Write out all of the lines below, exactly and completely.

** Start of Given material **

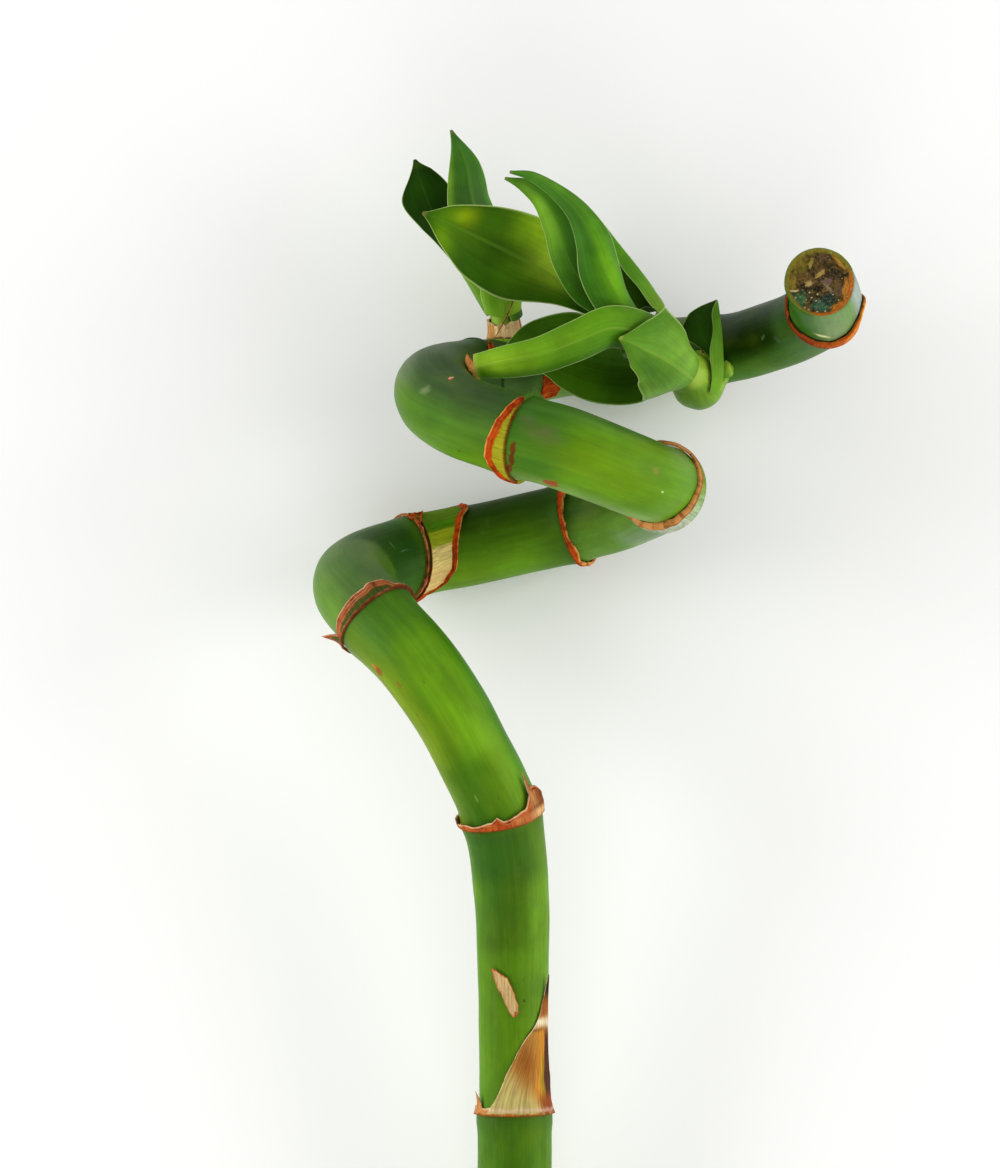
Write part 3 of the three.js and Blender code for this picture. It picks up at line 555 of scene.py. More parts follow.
# A sheath is rust at its torn edge and along its foot, with the tissue of the old leaf base between.
sheathLook = {
    "specular": 0.05, "rough": (0.5, [("fibres", 0.25)]), "relief": [("weave", 1)], "bump": 0.25,
    "clouds": {"patch": ("straight", (0.55, 0.55, 0.4), 4, 0.6), "wander": ("straight", 0.8, 3),
               "fibres": ("straight", (3.2, 3.2, 0.14), 4, 0.65)},
    "lines": ((2.6, 2.6, 0.16), 4, 0.65), "wander": 0.9, "bandEdge": (0.15, -0.15),
    "rust": [("patch", 0.36, 0.6, 1, "middle"), ("lines", 0.46, 0.66, 0.75, "light"),
             ("lines", 0.44, 0.3, 0.6, "dark")],
    "shades": [("fibres", 0.32, 0.68, 0.68, 1.22)], "footLayer": [("fromFoot", 0.45, 0.1, 0.75, "foot")],
    "fringe": (0.4, 0.05), "fringePatch": (0.4, 0.56, 0.15, 0.9),
}


def makeSheathMaterial(name, colours):
    material, tree, masks = newMaterial(name, sheathLook)
    masks["lines"] = fieldCloud(tree, colours["lines"], *sheathLook["lines"])
    masks["fromFoot"] = field(tree, "fromFoot")
    fromEdge = field(tree, "fromEdge")
    rust = paint(tree, colours["dark"], masks, sheathLook["rust"], colours)
    tissue = shade(tree, field(tree, "tissue", "Vector"), masks, sheathLook["shades"])
    wander = calc(tree, "MULTIPLY_ADD", masks["wander"], sheathLook["wander"], -sheathLook["wander"] / 2)
    bands = []
    for away, band in ((fromEdge, "band"), (masks["fromFoot"], "footBand")):
        beyond = calc(tree, "SUBTRACT", calc(tree, "ADD", away, wander), field(tree, band))
        bands.append(ramp(tree, beyond, *sheathLook["bandEdge"]))
    rusty = calc(tree, "MAXIMUM", *bands)
    colour = mixColour(tree, rusty, tissue, rust)
    colour = paint(tree, colour, masks, sheathLook["footLayer"], colours)
    fringe = calc(tree, "MULTIPLY", ramp(tree, fromEdge, *sheathLook["fringe"]),
                  ramp(tree, masks["patch"], *sheathLook["fringePatch"]))
    difference = calc(tree, "SUBTRACT", masks["lines"], masks["fibres"])
    masks["weave"] = calc(tree, "MULTIPLY_ADD", rusty, difference, masks["fibres"])
    return finishMaterial(material, sheathLook, masks, mixColour(tree, fringe, colour, colours["fringe"]))


leafLook = {
    "specular": 0.08, "rough": (0.28, [("veins", 0.16)]), "bump": 0.08,
    "relief": [("lines", 1), ("veins", 1)],
    "clouds": {"broad": ("place", 0.14, 4, 0.55), "veins": ("blade", (14, 0.9, 1), 3, 0.6),
               "lines": ("blade", (44, 1.1, 1), 2, 0.6)},
    "shades": [("broad", 0.34, 0.66, 0.84, 1.12), ("veins", 0.34, 0.68, 0.93, 1.07),
               ("lines", 0.34, 0.68, 0.96, 1.05)],
    "layers": [("across", 0.07, 0.015, 0.45, "vein"), ("across", 0.945, 1.0, 0.8, "margin"),
               ("tipward", 0.965, 0.995, 0.8, "tip")],
}


def makeLeafMaterial(name, colours):
    material, tree, masks = newMaterial(name, leafLook)
    masks["across"] = calc(tree, "ABSOLUTE", field(tree, "across"))
    masks["tipward"] = field(tree, "tipward")
    colour = shade(tree, field(tree, "tone", "Vector"), masks, leafLook["shades"])
    return finishMaterial(material, leafLook, masks, paint(tree, colour, masks, leafLook["layers"], colours))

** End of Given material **

▶ _Answer below_:
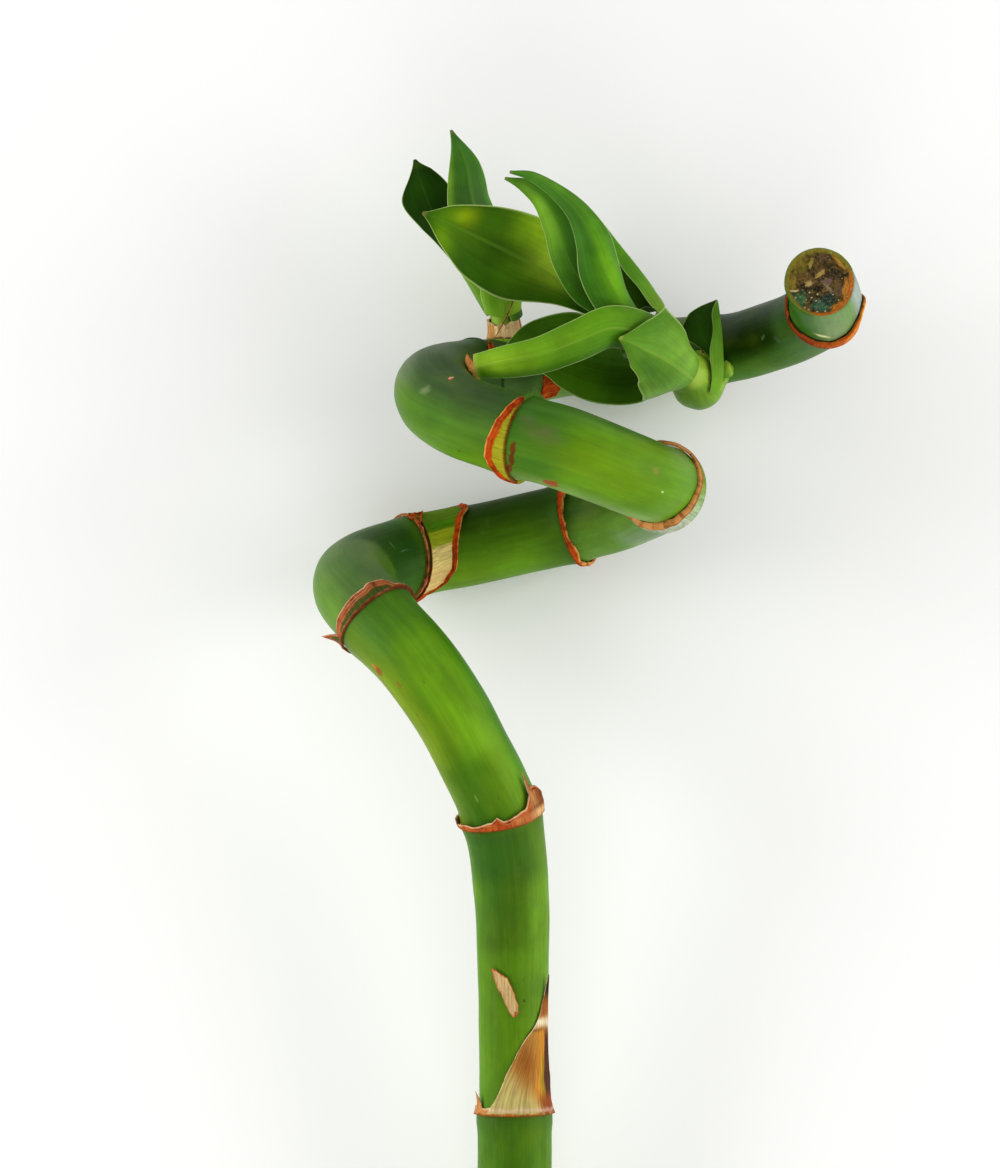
Write part 3 of the three.js and Blender code for this picture. It picks up at line 555 of scene.py. More parts follow.
# A sheath is rust at its torn edge and along its foot, with the tissue of the old leaf base between.
sheathLook = {
    "specular": 0.05, "rough": (0.5, [("fibres", 0.25)]), "relief": [("weave", 1)], "bump": 0.25,
    "clouds": {"patch": ("straight", (0.55, 0.55, 0.4), 4, 0.6), "wander": ("straight", 0.8, 3),
               "fibres": ("straight", (3.2, 3.2, 0.14), 4, 0.65)},
    "lines": ((2.6, 2.6, 0.16), 4, 0.65), "wander": 0.9, "bandEdge": (0.15, -0.15),
    "rust": [("patch", 0.36, 0.6, 1, "middle"), ("lines", 0.46, 0.66, 0.75, "light"),
             ("lines", 0.44, 0.3, 0.6, "dark")],
    "shades": [("fibres", 0.32, 0.68, 0.68, 1.22)], "footLayer": [("fromFoot", 0.45, 0.1, 0.75, "foot")],
    "fringe": (0.4, 0.05), "fringePatch": (0.4, 0.56, 0.15, 0.9),
}


def makeSheathMaterial(name, colours):
    material, tree, masks = newMaterial(name, sheathLook)
    masks["lines"] = fieldCloud(tree, colours["lines"], *sheathLook["lines"])
    masks["fromFoot"] = field(tree, "fromFoot")
    fromEdge = field(tree, "fromEdge")
    rust = paint(tree, colours["dark"], masks, sheathLook["rust"], colours)
    tissue = shade(tree, field(tree, "tissue", "Vector"), masks, sheathLook["shades"])
    wander = calc(tree, "MULTIPLY_ADD", masks["wander"], sheathLook["wander"], -sheathLook["wander"] / 2)
    bands = []
    for away, band in ((fromEdge, "band"), (masks["fromFoot"], "footBand")):
        beyond = calc(tree, "SUBTRACT", calc(tree, "ADD", away, wander), field(tree, band))
        bands.append(ramp(tree, beyond, *sheathLook["bandEdge"]))
    rusty = calc(tree, "MAXIMUM", *bands)
    colour = mixColour(tree, rusty, tissue, rust)
    colour = paint(tree, colour, masks, sheathLook["footLayer"], colours)
    fringe = calc(tree, "MULTIPLY", ramp(tree, fromEdge, *sheathLook["fringe"]),
                  ramp(tree, masks["patch"], *sheathLook["fringePatch"]))
    difference = calc(tree, "SUBTRACT", masks["lines"], masks["fibres"])
    masks["weave"] = calc(tree, "MULTIPLY_ADD", rusty, difference, masks["fibres"])
    return finishMaterial(material, sheathLook, masks, mixColour(tree, fringe, colour, colours["fringe"]))


leafLook = {
    "specular": 0.08, "rough": (0.28, [("veins", 0.16)]), "bump": 0.08,
    "relief": [("lines", 1), ("veins", 1)],
    "clouds": {"broad": ("place", 0.14, 4, 0.55), "veins": ("blade", (14, 0.9, 1), 3, 0.6),
               "lines": ("blade", (44, 1.1, 1), 2, 0.6)},
    "shades": [("broad", 0.34, 0.66, 0.84, 1.12), ("veins", 0.34, 0.68, 0.93, 1.07),
               ("lines", 0.34, 0.68, 0.96, 1.05)],
    "layers": [("across", 0.07, 0.015, 0.45, "vein"), ("across", 0.945, 1.0, 0.8, "margin"),
               ("tipward", 0.965, 0.995, 0.8, "tip")],
}


def makeLeafMaterial(name, colours):
    material, tree, masks = newMaterial(name, leafLook)
    masks["across"] = calc(tree, "ABSOLUTE", field(tree, "across"))
    masks["tipward"] = field(tree, "tipward")
    colour = shade(tree, field(tree, "tone", "Vector"), masks, leafLook["shades"])
    return finishMaterial(material, leafLook, masks, paint(tree, colour, masks, leafLook["layers"], colours))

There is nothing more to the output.